The downside is that it does take some time. I can do a deer in three or four hours. An elk takes six hours or so.
Naturally, there are thousands of tutorials on the internet. I like Randy Newburg and the Bearded Butchers myself. Basically, you just separate the individual muscle groups off the bone and determine if they are going to be good for steaks, roast or burger.
I almost always burger the front shoulders and trim meat of any big game animal. A 600-watt grinder won’t set you back much and, with the price of burger at the store over $4 a pound, will pay for itself pretty quick.
You health nuts can grind straight meat for lean burgers. Adding some pork fat or bacon adds a nice flavor. Last year I found some jalapeno bacon that I added to my burger grind, and it was amazing.

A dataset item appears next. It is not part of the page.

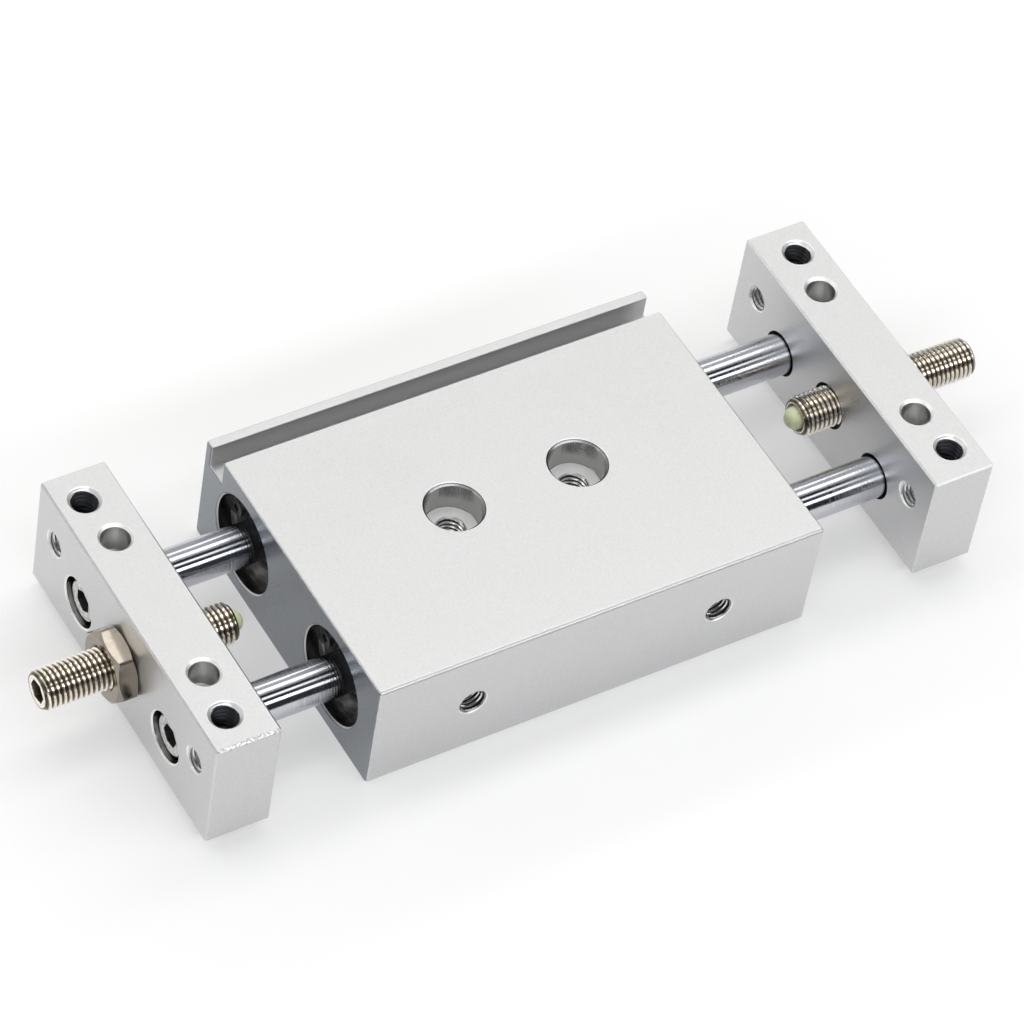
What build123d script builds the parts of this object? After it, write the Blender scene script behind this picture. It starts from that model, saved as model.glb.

The backstraps are always steaks. The hindquarters are usually a mix of steaks and roasts. If the muscle has little connective tissue running through it, it gets turned into steak. Otherwise it becomes roast. Fat and connective tissue contain most of the wild flavor, so try to trim off as you can for better-tasting meat.
Lots of folks like to package their meat with a vacuum sealer. It works, but personally, I’m not a fan. In my opinion it takes longer and the packaging isn’t as neat.
I like to put the meat in Ziploc freezer bags and wrap it in a double layer of freezer paper. It is important that you squeeze out as much air as you can from the bag before sealing it or it will freezer-burn quickly.
As with all things in life, it takes some practice, but it is worth the effort.
Once you get the basics of butchering down, you can branch out and try making jerky, pepperoni sticks or summer sausage. As I said earlier, butchering isn’t my favorite part of hunting, but it does give me a sense of pride and satisfaction in my ability to be just a little bit more self-sufficient.